Table 1. Recognition performance comparison of the proposed method and other methods

For the enhanced projection-combined principal component analysis ((PC)2A) method, the recognition rate is relatively low. This is primarily because the new images are dependent and are highly correlated with the original image. The recognition rates of the pose adaptive feature extraction (PAFE) method and the triplet pose sparse matrix (TPSM) method are relatively high because a priori information about 3D face data is used. For the proposed method, training images are enriched by rotation and projection of the reconstructed 3D face. It can be observed from Table 1 that the recognition rate of the proposed method is 91%, which is superior to state-of-the-art methods for pose-invariant face recognition.

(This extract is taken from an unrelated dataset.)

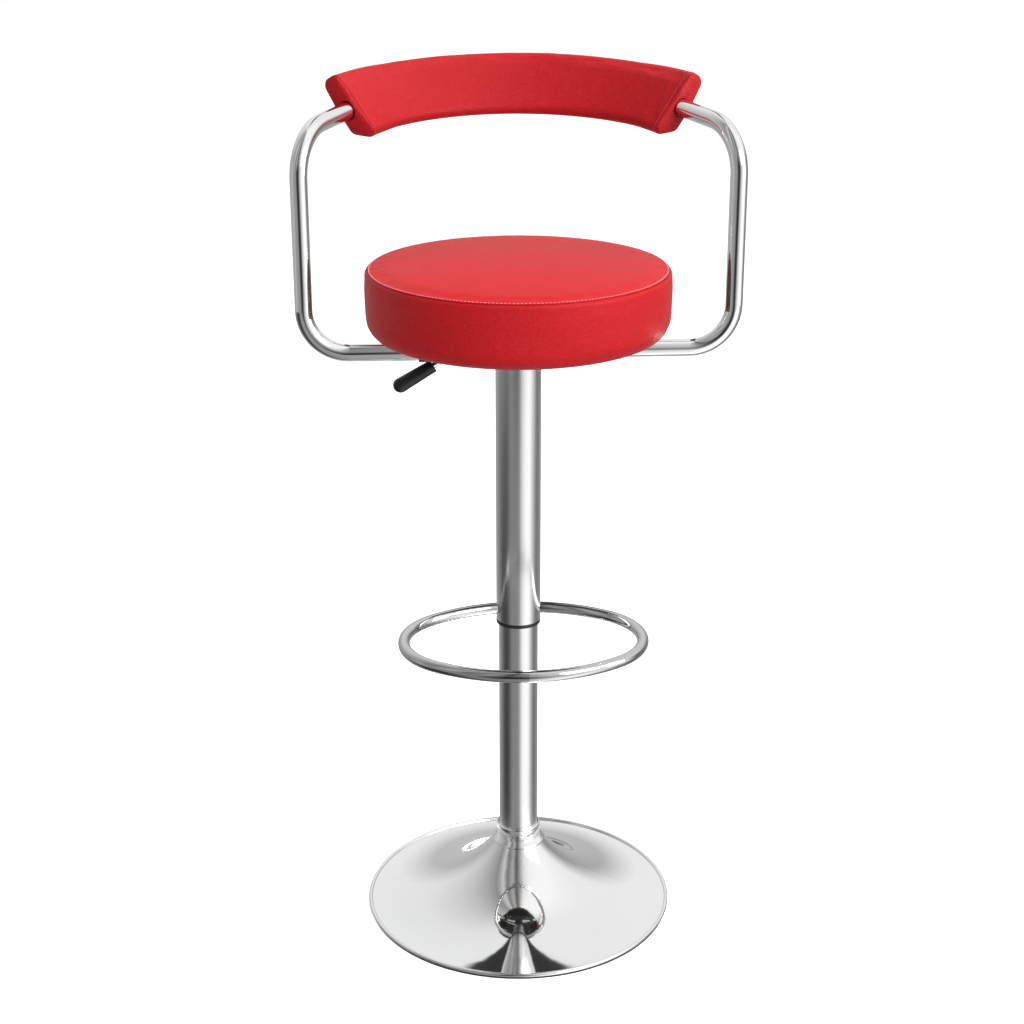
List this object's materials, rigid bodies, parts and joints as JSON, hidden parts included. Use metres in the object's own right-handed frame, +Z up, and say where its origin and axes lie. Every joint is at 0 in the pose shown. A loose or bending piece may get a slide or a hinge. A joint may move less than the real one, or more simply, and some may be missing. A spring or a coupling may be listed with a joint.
{
  "type": "adjustable swivel stool",
  "caption": "Height-adjustable swivel bar stool: round padded seat on a gas lift and domed floor base, bent-tube arms with a padded back, foot ring and lift lever.",
  "frame": {"origin": "on the floor under the swivel axis, at the middle of the footprint", "axes": "+Z up along the swivel axis, -Y towards the front of the seat, +X to the right seen from the front"},
  "size_m": [0.509, 0.403, 1.046],
  "materials": {
    "chrome": "polished mirror chrome plating",
    "satin_chrome": "satin chrome plating on drawn tube",
    "plain_steel": "bare or zinc-plated steel, out of sight",
    "black_steel": "black paint on steel",
    "iron": "rough cast iron",
    "black_plastic": "moulded matte black plastic",
    "white_plastic": "slippery natural plastic",
    "rubber": "black rubber",
    "plywood": "beech plywood",
    "foam": "moulded cream upholstery foam",
    "leatherette": "red leatherette with a fine grain and matching stitches",
    "black_cloth": "thin black dust cloth"
  },
  "bodies": {
    "base": {"floor_ring": "rubber", "bottom_plate": "black_steel", "base_weight": "iron", "base_shell": "chrome", "base_hub": "plain_steel", "base_collar": "chrome", "lower_tube": "satin_chrome", "column_floor": "plain_steel", "guide_bush": "white_plastic", "bearing_lower_race": "plain_steel"},
    "cage": {"bearing_cage": "white_plastic", "bearing_balls": "plain_steel"},
    "rod": {"bearing_upper_race": "plain_steel", "piston_rod": "chrome", "rod_washer": "plain_steel", "rod_clip": "plain_steel", "bump_stop": "rubber", "piston": "plain_steel", "piston_seal": "rubber"},
    "carriage": {"gas_cylinder": "black_steel", "rod_gland": "plain_steel", "rod_seal": "rubber", "valve_body": "plain_steel", "sleeve": "satin_chrome", "sleeve_disc": "plain_steel", "sleeve_cap": "black_plastic", "sleeve_glide": "black_plastic", "foot_ring": "chrome", "seat_plate": "black_steel", "taper_hub": "black_steel", "plate_screws": "plain_steel", "tee_nuts": "plain_steel", "seat_board": "plywood", "dust_cover": "black_cloth", "seat_foam": "foam", "seat_cover": "leatherette", "arm_tube": "chrome", "tube_plugs": "black_plastic", "arm_saddles": "black_steel", "saddle_screws": "plain_steel", "back_strips": "plain_steel", "back_foam": "foam", "back_cover": "leatherette", "back_grommets": "black_plastic", "lever_pivot": "plain_steel"},
    "lever": {"lever_rod": "chrome", "lever_grip": "black_plastic"},
    "pin": {"valve_pin": "plain_steel"}
  },
  "joints": [
    {"name": "swivel", "type": "hinge", "parent": "base", "child": "rod", "pos_m": [0, 0, 0.029], "axis": [0, 0, 1], "continuous": true},
    {"name": "cage_spin", "type": "hinge", "parent": "base", "child": "cage", "pos_m": [0, 0, 0.029], "axis": [0, 0, 1], "continuous": true},
    {"name": "height", "type": "slide", "parent": "rod", "child": "carriage", "axis": [0, 0, 1], "range_m": [-0.21, 0]},
    {"name": "lever", "type": "hinge", "parent": "carriage", "child": "lever", "pos_m": [-0.01931, -0.00271, 0.7385], "axis": [-0.1392, 0.9903, 0], "range_deg": [0, 9], "stiffness_Nm_per_rad": 3, "springref_deg": -2.86},
    {"name": "valve", "type": "slide", "parent": "carriage", "child": "pin", "axis": [0, 0, 1], "range_m": [-0.0032, 0]}
  ],
  "couplings": [
    {"joint": "cage_spin", "follows": "swivel", "ratio": 0.5},
    {"joint": "valve", "follows": "lever", "m_per_rad": -0.0195}
  ]
}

5 Conclusions and Discussions

To synthesize virtual multi-pose faces, a 3D face reconstruction method based on a single view is proposed in this paper. This method includes three aspects. The first is planar template establishment based on geometric information. The second is vertical and horizontal resampling of 3D face data based on the geometric relationship between the planar template and original 3D face data, based on which normalized 3D face data is obtained. The third is that a 3D sparse morphable model is constructed based on the normalized 3D face data, and multi-pose face images are generated by texture mapping, rotation, and projection of the established 3D face. The proposed method has two contributions. First, the dense correspondence process is performed automatically and the model construction process does not involve manual interaction, which makes it superior to other methods. Second, virtual multi-pose face images are synthesized using the proposed method and training samples are enriched, because of which recognition performance improves.

A pose-invariant face recognition problem without illumination variations is considered in this study. Face recognition with pose and illumination variations is more difficult. Future research will focus on a pose-invariant face recognition problem with illumination variations based on a single view.